## Exercise directions:
Print out the entries below with no edits.
+ + +
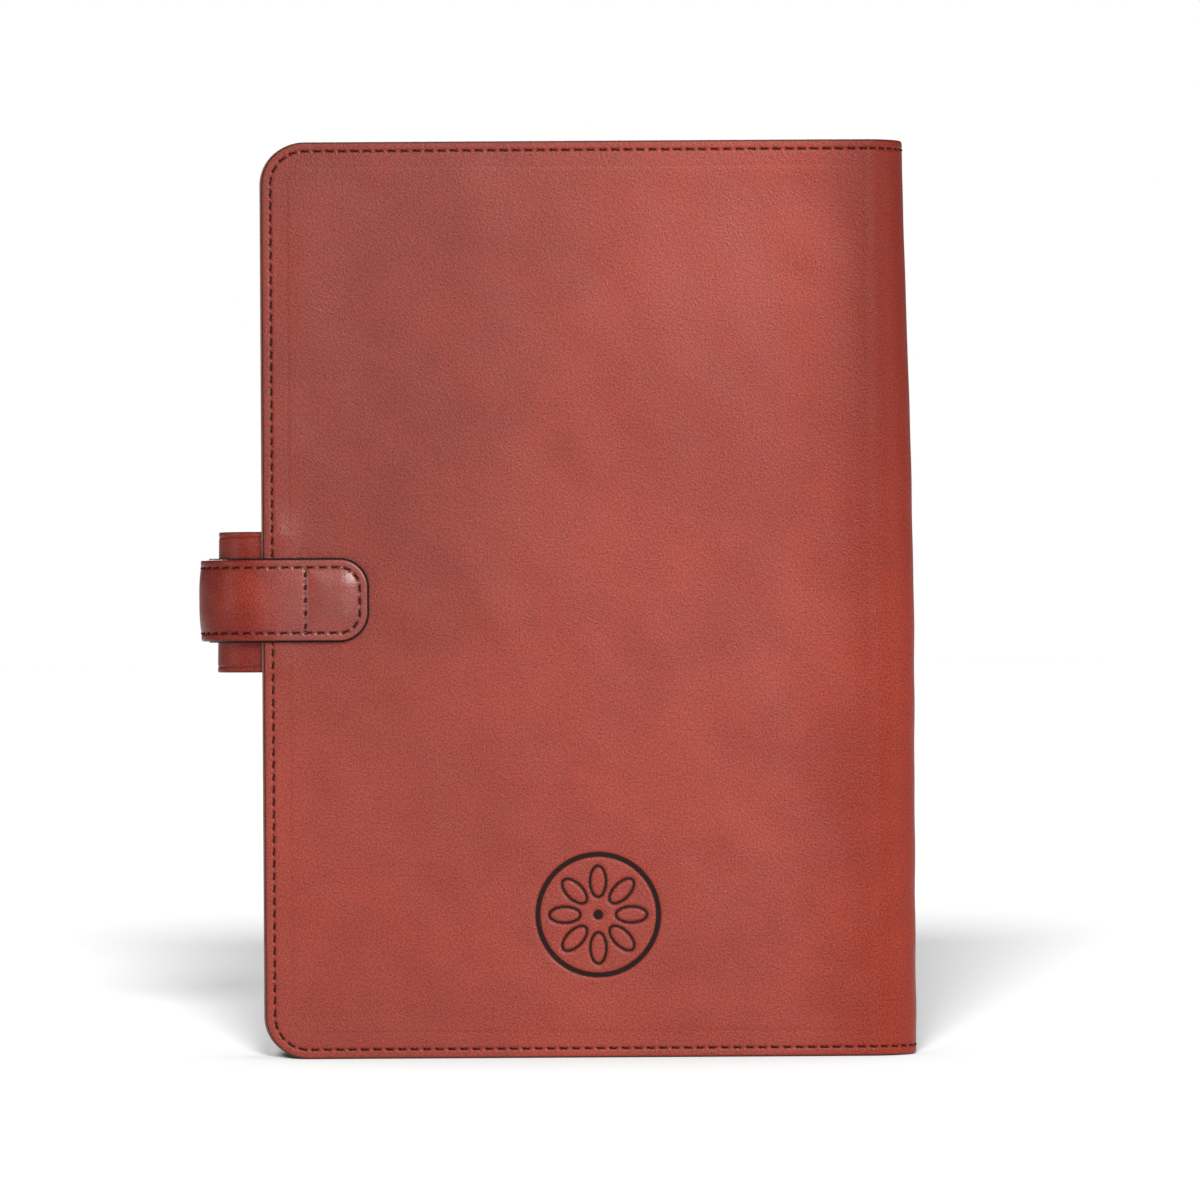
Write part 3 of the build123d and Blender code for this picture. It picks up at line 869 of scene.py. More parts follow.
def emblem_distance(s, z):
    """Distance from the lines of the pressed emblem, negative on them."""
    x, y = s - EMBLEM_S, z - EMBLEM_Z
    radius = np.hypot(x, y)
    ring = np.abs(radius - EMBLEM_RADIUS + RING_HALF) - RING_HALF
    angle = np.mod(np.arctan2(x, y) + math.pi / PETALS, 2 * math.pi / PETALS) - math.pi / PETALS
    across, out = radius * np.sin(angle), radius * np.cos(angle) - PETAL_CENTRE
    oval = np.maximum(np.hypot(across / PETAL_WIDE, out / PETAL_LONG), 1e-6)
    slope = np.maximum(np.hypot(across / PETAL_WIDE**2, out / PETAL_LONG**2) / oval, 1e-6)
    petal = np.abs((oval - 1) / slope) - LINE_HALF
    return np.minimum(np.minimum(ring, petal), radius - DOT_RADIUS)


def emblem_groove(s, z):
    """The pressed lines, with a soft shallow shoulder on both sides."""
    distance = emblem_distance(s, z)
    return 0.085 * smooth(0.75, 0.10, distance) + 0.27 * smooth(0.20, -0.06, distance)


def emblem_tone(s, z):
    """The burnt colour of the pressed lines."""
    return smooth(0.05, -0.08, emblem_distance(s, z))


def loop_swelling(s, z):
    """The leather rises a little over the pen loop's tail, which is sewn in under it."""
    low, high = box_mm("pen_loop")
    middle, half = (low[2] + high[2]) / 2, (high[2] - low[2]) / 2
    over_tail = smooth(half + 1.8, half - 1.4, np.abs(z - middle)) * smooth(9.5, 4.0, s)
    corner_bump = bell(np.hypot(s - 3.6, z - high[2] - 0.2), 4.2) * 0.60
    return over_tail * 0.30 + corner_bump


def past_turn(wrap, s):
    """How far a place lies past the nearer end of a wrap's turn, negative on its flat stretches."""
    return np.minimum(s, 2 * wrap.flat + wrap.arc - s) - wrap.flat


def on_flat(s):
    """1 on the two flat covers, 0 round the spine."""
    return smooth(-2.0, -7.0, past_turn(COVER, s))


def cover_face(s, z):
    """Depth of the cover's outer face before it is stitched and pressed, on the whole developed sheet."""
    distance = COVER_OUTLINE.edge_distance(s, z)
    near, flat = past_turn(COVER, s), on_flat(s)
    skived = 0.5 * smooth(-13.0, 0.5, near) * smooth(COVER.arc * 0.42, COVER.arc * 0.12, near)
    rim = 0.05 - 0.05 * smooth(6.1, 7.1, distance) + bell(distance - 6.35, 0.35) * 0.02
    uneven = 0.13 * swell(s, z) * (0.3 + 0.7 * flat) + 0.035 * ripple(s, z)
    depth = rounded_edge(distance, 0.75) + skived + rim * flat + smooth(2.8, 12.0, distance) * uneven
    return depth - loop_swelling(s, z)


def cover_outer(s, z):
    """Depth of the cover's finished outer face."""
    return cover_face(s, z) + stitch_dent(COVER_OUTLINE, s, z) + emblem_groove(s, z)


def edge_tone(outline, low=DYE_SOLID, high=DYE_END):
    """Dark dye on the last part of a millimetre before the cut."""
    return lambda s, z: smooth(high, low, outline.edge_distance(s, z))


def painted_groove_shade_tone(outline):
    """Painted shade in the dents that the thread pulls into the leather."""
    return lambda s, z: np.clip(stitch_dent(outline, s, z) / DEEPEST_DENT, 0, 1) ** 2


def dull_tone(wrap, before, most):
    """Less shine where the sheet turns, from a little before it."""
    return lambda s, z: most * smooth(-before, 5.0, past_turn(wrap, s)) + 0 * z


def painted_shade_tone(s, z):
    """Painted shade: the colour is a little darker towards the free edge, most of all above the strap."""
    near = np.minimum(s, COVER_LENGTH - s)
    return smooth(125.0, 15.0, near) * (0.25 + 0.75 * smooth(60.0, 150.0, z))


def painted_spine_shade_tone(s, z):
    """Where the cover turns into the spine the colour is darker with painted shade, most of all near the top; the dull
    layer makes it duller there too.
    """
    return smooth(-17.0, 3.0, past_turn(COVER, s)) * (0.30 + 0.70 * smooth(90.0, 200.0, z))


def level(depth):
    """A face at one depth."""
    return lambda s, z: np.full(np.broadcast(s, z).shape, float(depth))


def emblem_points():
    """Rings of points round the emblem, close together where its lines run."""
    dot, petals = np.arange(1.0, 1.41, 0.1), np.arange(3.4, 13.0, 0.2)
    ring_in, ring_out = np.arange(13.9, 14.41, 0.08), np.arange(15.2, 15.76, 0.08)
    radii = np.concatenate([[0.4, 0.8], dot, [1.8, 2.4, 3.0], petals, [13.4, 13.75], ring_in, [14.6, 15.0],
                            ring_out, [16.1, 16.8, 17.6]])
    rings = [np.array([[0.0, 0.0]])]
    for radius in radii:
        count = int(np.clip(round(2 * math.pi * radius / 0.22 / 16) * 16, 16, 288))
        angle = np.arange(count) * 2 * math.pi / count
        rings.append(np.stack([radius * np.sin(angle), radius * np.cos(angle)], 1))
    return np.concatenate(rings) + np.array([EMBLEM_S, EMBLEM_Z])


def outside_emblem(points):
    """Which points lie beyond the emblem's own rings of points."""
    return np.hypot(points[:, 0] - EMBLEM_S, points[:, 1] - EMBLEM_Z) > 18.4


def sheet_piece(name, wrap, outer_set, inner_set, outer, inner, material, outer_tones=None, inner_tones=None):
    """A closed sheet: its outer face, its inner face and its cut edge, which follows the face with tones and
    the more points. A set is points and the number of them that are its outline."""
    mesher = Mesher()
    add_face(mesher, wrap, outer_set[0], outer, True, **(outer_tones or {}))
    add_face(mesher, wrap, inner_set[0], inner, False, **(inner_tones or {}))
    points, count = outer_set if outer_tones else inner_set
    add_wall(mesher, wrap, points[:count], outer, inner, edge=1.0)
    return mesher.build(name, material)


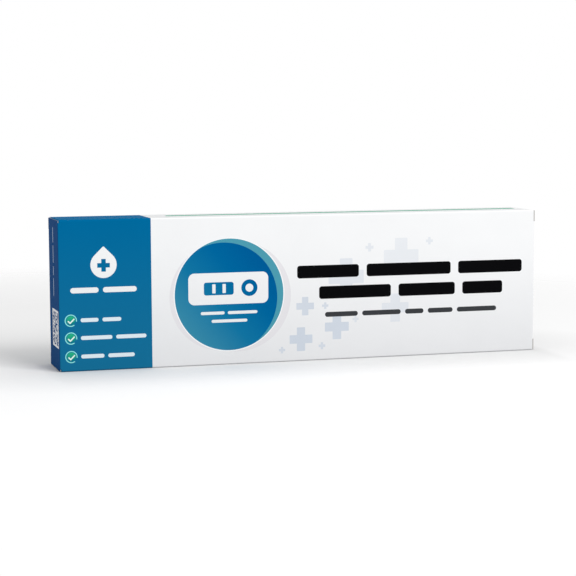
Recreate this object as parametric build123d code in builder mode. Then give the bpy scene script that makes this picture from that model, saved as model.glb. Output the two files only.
+ + +
## Result of the task:
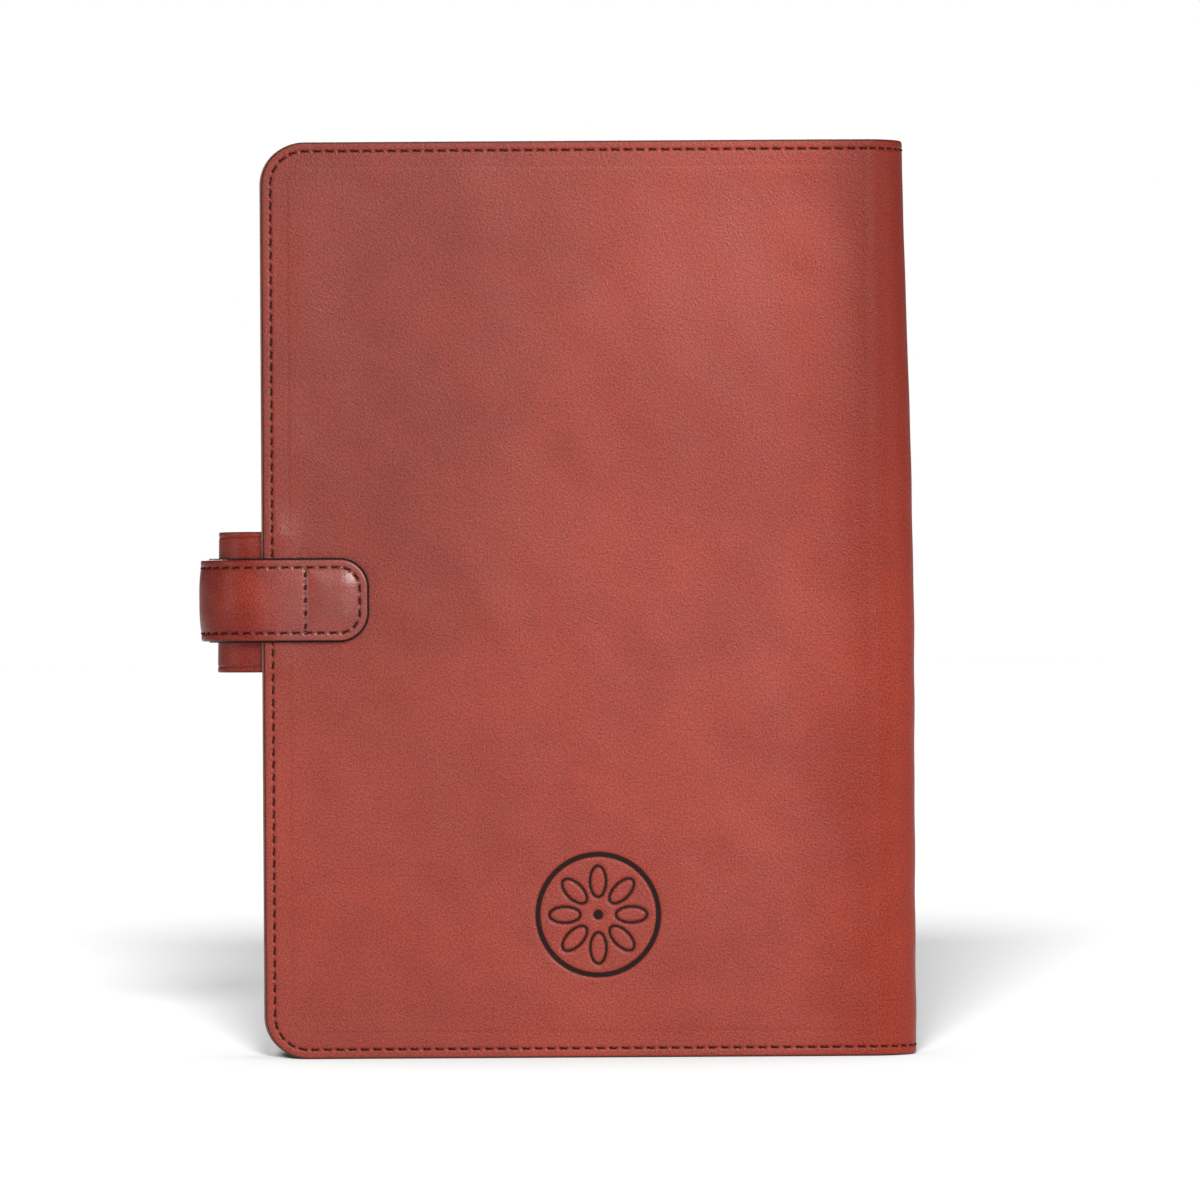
Write part 3 of the build123d and Blender code for this picture. It picks up at line 869 of scene.py. More parts follow.
def emblem_distance(s, z):
    """Distance from the lines of the pressed emblem, negative on them."""
    x, y = s - EMBLEM_S, z - EMBLEM_Z
    radius = np.hypot(x, y)
    ring = np.abs(radius - EMBLEM_RADIUS + RING_HALF) - RING_HALF
    angle = np.mod(np.arctan2(x, y) + math.pi / PETALS, 2 * math.pi / PETALS) - math.pi / PETALS
    across, out = radius * np.sin(angle), radius * np.cos(angle) - PETAL_CENTRE
    oval = np.maximum(np.hypot(across / PETAL_WIDE, out / PETAL_LONG), 1e-6)
    slope = np.maximum(np.hypot(across / PETAL_WIDE**2, out / PETAL_LONG**2) / oval, 1e-6)
    petal = np.abs((oval - 1) / slope) - LINE_HALF
    return np.minimum(np.minimum(ring, petal), radius - DOT_RADIUS)


def emblem_groove(s, z):
    """The pressed lines, with a soft shallow shoulder on both sides."""
    distance = emblem_distance(s, z)
    return 0.085 * smooth(0.75, 0.10, distance) + 0.27 * smooth(0.20, -0.06, distance)


def emblem_tone(s, z):
    """The burnt colour of the pressed lines."""
    return smooth(0.05, -0.08, emblem_distance(s, z))


def loop_swelling(s, z):
    """The leather rises a little over the pen loop's tail, which is sewn in under it."""
    low, high = box_mm("pen_loop")
    middle, half = (low[2] + high[2]) / 2, (high[2] - low[2]) / 2
    over_tail = smooth(half + 1.8, half - 1.4, np.abs(z - middle)) * smooth(9.5, 4.0, s)
    corner_bump = bell(np.hypot(s - 3.6, z - high[2] - 0.2), 4.2) * 0.60
    return over_tail * 0.30 + corner_bump


def past_turn(wrap, s):
    """How far a place lies past the nearer end of a wrap's turn, negative on its flat stretches."""
    return np.minimum(s, 2 * wrap.flat + wrap.arc - s) - wrap.flat


def on_flat(s):
    """1 on the two flat covers, 0 round the spine."""
    return smooth(-2.0, -7.0, past_turn(COVER, s))


def cover_face(s, z):
    """Depth of the cover's outer face before it is stitched and pressed, on the whole developed sheet."""
    distance = COVER_OUTLINE.edge_distance(s, z)
    near, flat = past_turn(COVER, s), on_flat(s)
    skived = 0.5 * smooth(-13.0, 0.5, near) * smooth(COVER.arc * 0.42, COVER.arc * 0.12, near)
    rim = 0.05 - 0.05 * smooth(6.1, 7.1, distance) + bell(distance - 6.35, 0.35) * 0.02
    uneven = 0.13 * swell(s, z) * (0.3 + 0.7 * flat) + 0.035 * ripple(s, z)
    depth = rounded_edge(distance, 0.75) + skived + rim * flat + smooth(2.8, 12.0, distance) * uneven
    return depth - loop_swelling(s, z)


def cover_outer(s, z):
    """Depth of the cover's finished outer face."""
    return cover_face(s, z) + stitch_dent(COVER_OUTLINE, s, z) + emblem_groove(s, z)


def edge_tone(outline, low=DYE_SOLID, high=DYE_END):
    """Dark dye on the last part of a millimetre before the cut."""
    return lambda s, z: smooth(high, low, outline.edge_distance(s, z))


def painted_groove_shade_tone(outline):
    """Painted shade in the dents that the thread pulls into the leather."""
    return lambda s, z: np.clip(stitch_dent(outline, s, z) / DEEPEST_DENT, 0, 1) ** 2


def dull_tone(wrap, before, most):
    """Less shine where the sheet turns, from a little before it."""
    return lambda s, z: most * smooth(-before, 5.0, past_turn(wrap, s)) + 0 * z


def painted_shade_tone(s, z):
    """Painted shade: the colour is a little darker towards the free edge, most of all above the strap."""
    near = np.minimum(s, COVER_LENGTH - s)
    return smooth(125.0, 15.0, near) * (0.25 + 0.75 * smooth(60.0, 150.0, z))


def painted_spine_shade_tone(s, z):
    """Where the cover turns into the spine the colour is darker with painted shade, most of all near the top; the dull
    layer makes it duller there too.
    """
    return smooth(-17.0, 3.0, past_turn(COVER, s)) * (0.30 + 0.70 * smooth(90.0, 200.0, z))


def level(depth):
    """A face at one depth."""
    return lambda s, z: np.full(np.broadcast(s, z).shape, float(depth))


def emblem_points():
    """Rings of points round the emblem, close together where its lines run."""
    dot, petals = np.arange(1.0, 1.41, 0.1), np.arange(3.4, 13.0, 0.2)
    ring_in, ring_out = np.arange(13.9, 14.41, 0.08), np.arange(15.2, 15.76, 0.08)
    radii = np.concatenate([[0.4, 0.8], dot, [1.8, 2.4, 3.0], petals, [13.4, 13.75], ring_in, [14.6, 15.0],
                            ring_out, [16.1, 16.8, 17.6]])
    rings = [np.array([[0.0, 0.0]])]
    for radius in radii:
        count = int(np.clip(round(2 * math.pi * radius / 0.22 / 16) * 16, 16, 288))
        angle = np.arange(count) * 2 * math.pi / count
        rings.append(np.stack([radius * np.sin(angle), radius * np.cos(angle)], 1))
    return np.concatenate(rings) + np.array([EMBLEM_S, EMBLEM_Z])


def outside_emblem(points):
    """Which points lie beyond the emblem's own rings of points."""
    return np.hypot(points[:, 0] - EMBLEM_S, points[:, 1] - EMBLEM_Z) > 18.4


def sheet_piece(name, wrap, outer_set, inner_set, outer, inner, material, outer_tones=None, inner_tones=None):
    """A closed sheet: its outer face, its inner face and its cut edge, which follows the face with tones and
    the more points. A set is points and the number of them that are its outline."""
    mesher = Mesher()
    add_face(mesher, wrap, outer_set[0], outer, True, **(outer_tones or {}))
    add_face(mesher, wrap, inner_set[0], inner, False, **(inner_tones or {}))
    points, count = outer_set if outer_tones else inner_set
    add_wall(mesher, wrap, points[:count], outer, inner, edge=1.0)
    return mesher.build(name, material)


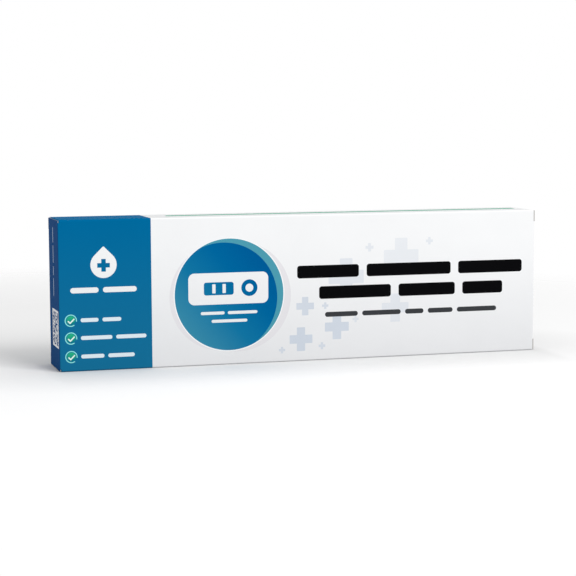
Recreate this object as parametric build123d code in builder mode. Then give the bpy scene script that makes this picture from that model, saved as model.glb. Output the two files only.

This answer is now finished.